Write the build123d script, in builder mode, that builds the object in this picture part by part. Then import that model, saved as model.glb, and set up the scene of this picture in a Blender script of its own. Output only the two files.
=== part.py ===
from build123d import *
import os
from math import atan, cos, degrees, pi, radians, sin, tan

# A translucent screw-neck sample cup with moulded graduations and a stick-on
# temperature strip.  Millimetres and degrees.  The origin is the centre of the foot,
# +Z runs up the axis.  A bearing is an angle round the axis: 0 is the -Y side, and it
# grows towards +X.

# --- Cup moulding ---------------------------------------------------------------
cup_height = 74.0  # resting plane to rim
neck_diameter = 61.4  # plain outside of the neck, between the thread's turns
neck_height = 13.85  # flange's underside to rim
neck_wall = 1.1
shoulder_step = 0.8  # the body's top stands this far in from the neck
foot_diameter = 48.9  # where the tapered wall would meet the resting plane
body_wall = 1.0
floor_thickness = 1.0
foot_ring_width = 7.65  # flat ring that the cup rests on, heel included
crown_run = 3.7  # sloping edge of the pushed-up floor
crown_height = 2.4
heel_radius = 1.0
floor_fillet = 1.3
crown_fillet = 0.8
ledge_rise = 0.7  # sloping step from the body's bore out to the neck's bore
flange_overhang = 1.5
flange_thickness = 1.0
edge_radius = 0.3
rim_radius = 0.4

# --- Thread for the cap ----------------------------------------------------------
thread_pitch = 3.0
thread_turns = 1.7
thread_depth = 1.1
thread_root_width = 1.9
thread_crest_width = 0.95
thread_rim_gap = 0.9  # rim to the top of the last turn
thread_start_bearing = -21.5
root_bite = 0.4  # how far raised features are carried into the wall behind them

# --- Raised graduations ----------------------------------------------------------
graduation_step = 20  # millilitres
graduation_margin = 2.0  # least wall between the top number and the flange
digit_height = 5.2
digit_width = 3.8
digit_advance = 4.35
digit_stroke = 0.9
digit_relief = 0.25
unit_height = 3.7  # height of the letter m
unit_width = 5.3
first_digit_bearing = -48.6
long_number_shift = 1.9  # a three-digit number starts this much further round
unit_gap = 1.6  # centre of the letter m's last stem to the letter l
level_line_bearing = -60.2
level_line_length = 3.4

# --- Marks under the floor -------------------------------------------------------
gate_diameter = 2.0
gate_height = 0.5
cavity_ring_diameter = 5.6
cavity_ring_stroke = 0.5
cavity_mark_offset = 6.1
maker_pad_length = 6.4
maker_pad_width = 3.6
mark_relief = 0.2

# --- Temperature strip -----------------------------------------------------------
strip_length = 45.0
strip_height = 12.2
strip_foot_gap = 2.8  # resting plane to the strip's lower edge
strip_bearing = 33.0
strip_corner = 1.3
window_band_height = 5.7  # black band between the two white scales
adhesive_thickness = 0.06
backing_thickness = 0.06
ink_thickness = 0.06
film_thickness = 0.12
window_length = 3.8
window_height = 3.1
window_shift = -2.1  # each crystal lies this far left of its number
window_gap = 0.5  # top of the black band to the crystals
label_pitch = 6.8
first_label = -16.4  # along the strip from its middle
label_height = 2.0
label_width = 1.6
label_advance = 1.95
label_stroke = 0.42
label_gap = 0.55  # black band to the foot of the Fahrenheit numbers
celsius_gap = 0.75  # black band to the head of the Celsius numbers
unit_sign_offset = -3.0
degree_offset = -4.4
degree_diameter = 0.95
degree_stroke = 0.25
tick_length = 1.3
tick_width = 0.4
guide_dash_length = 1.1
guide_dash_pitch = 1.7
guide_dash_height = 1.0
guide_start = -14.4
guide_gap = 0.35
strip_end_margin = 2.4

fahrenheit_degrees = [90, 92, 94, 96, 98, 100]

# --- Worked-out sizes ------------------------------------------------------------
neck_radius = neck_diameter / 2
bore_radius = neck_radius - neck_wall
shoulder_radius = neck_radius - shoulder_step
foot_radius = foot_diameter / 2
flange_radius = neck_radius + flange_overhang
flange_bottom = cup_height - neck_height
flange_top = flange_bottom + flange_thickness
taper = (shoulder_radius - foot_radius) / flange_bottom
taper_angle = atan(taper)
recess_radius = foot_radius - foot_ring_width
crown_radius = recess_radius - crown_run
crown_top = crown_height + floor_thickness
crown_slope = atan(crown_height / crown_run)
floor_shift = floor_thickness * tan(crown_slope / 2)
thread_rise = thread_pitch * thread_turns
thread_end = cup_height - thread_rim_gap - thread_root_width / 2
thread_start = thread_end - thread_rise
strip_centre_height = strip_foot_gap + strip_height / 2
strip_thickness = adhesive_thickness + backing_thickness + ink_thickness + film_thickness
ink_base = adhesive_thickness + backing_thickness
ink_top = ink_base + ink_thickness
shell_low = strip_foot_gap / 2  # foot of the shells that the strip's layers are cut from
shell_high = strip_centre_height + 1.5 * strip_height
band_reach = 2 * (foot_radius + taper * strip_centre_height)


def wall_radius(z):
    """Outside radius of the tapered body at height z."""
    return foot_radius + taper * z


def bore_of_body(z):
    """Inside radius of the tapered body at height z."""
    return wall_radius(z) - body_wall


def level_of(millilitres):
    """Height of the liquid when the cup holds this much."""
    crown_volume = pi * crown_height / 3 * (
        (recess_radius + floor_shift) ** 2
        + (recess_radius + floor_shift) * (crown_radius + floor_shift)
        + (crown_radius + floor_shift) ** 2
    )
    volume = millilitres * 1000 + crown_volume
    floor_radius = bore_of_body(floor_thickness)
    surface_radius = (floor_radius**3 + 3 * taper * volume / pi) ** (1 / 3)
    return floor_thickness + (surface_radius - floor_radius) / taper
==
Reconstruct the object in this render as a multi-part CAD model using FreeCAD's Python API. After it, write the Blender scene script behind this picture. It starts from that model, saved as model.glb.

== What is needed ==
Extract exactly and only the span of lines that begins at the line containing "Write the build123d" and ends at the line containing "rim_radius = 0.4".

== Exercise output ==
Write the build123d script, in builder mode, that builds the object in this picture part by part. Then import that model, saved as model.glb, and set up the scene of this picture in a Blender script of its own. Output only the two files.
=== part.py ===
from build123d import *
import os
from math import atan, cos, degrees, pi, radians, sin, tan

# A translucent screw-neck sample cup with moulded graduations and a stick-on
# temperature strip.  Millimetres and degrees.  The origin is the centre of the foot,
# +Z runs up the axis.  A bearing is an angle round the axis: 0 is the -Y side, and it
# grows towards +X.

# --- Cup moulding ---------------------------------------------------------------
cup_height = 74.0  # resting plane to rim
neck_diameter = 61.4  # plain outside of the neck, between the thread's turns
neck_height = 13.85  # flange's underside to rim
neck_wall = 1.1
shoulder_step = 0.8  # the body's top stands this far in from the neck
foot_diameter = 48.9  # where the tapered wall would meet the resting plane
body_wall = 1.0
floor_thickness = 1.0
foot_ring_width = 7.65  # flat ring that the cup rests on, heel included
crown_run = 3.7  # sloping edge of the pushed-up floor
crown_height = 2.4
heel_radius = 1.0
floor_fillet = 1.3
crown_fillet = 0.8
ledge_rise = 0.7  # sloping step from the body's bore out to the neck's bore
flange_overhang = 1.5
flange_thickness = 1.0
edge_radius = 0.3
rim_radius = 0.4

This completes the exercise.